Canelo fue un perro especial en mi vida
infantil. Era un animalito con una inteligencia superior al promedio de los
individuos de su especie; y no porque aprendiera con facilidad esos trucos
propios de los perros, como sentarse, rodar o hacerse el muerto; no, su
inteligencia era más profunda y cercana al raciocinio.
Su historia comienza cuando se apegó a
un vecino al que siguió desde más de dos kilómetros de distancia, corriendo
detrás de su auto. Aunque a todas luces el perro no tenía una raza definida, el
vecino decidió adoptarlo pensando que le ayudaría a librarse de las molestas
ratas que merodeaban su casa.
No obstante, a pesar de sus virtudes,
si alguna deficiencia tenía era, precisamente, que no sabía como localizar o
dar caza al más insignificante de los roedores. Por ello mi vecino lo repudió y
en muy pocos días comenzó a urdir planes para librarse de él.
En mi casa ya había otros tres perros,
además de varios gatos, y a mi madre no le hacía mucha gracia la idea de tener
que hacerse cargo de otro animal, aunque Canelo –que a la sazón todavía no
había sido bautizado– pasaba gran parte del tiempo en mi casa, porque el cruel
vecino lo espantaba a golpes de la suya.
Así las cosas, el individuo, de cuyo
nombre no me acuerdo ni quiero acordarme, se llevó al perro en varias ocasiones
y lo dejó abandonado en distintos lugares, pero el animalito siempre retornaba
porque, además, era un ejemplo de fidelidad.
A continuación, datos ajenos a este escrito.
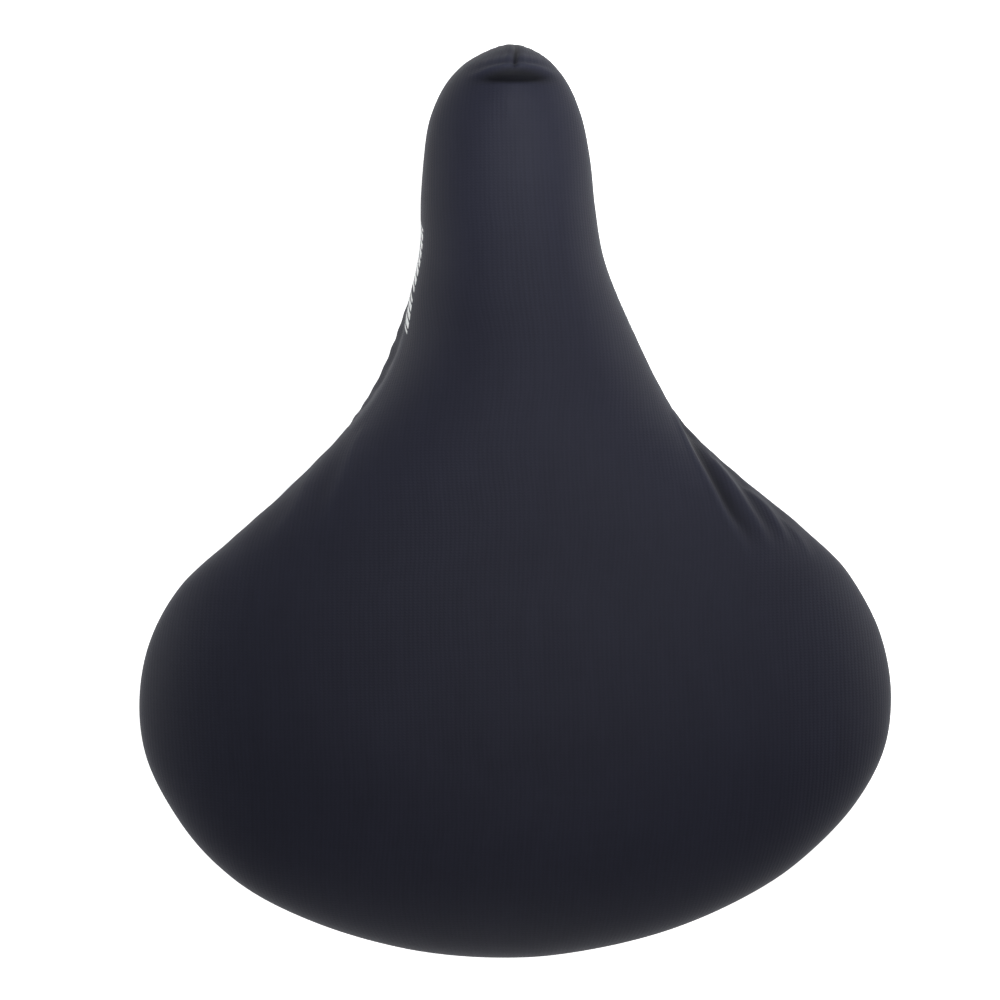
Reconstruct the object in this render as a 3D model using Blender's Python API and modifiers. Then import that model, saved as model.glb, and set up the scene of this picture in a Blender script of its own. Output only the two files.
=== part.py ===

La última de las veces el viaje fue
nada menos que hasta la ciénaga de Zapata, donde el vecino gustaba de pasar los
fines de semana para pescar y cazar. Para dificultar lo más el posible regreso
del cánido, en esa ocasión fue transportado dentro de un saco en el el maletero
del auto.
Pero aún así, tres meses después,
famélico y con las uñas desgastadas, se apareció en la puerta de mi casa. Ante
aquella irrefutable prueba de inteligencia, perseverancia y fidelidad, mi madre
decidió adoptar definitivamente al perro para salvarlo de la perversidad del
vecino.
Parecía que mi nuevo mejor amigo canino
había tenido un dueño anterior y un nombre, y yo, niño al fin, me empeñé en
averiguarlo; así que comencé a recitar posibles nombres de perros en su
presencia hasta que observé su reacción al decir “Canelo”. Después de probar
varias veces el mismo juego deduje que esa sería la forma de llamarlo.
En aquel momento estaba convencido –y
aún continúo arrastrando la duda– de que quizás no era que ese había sido su
nombre anterior, sino que simplemente fue el que le gustó.
Canelo y yo éramos inseparables, y lo
fuimos por muchos años, hasta el punto de que cuando yo salía de la casa él me
acompañaba en mis andadas por el barrio; iba conmigo hasta la escuela, o la
parada del ómnibus y luego regresaba solo a casa.
Era un perro excepcional, disciplinado,
respetuoso de su lugar en la manada de la que los humanos de la casa –según su
modo de ver– también formábamos parte. Excelente guardián, aunque no agresivo
con las visitas y, sobre todo, amable y cariñoso con la familia y especialmente
conmigo.
No recuerdo en qué forma salió de
nuestras vidas. Quizás por ser un recuerdo muy triste, mi mente decidió
borrarlo después del medio siglo transcurrido desde entonces. Me esfuerzo por
pensar que –al igual que en la canción de Alberto Cortez– “Se bebió de un golpe
todas las estrellas, se quedó dormido, y ya no despertó”.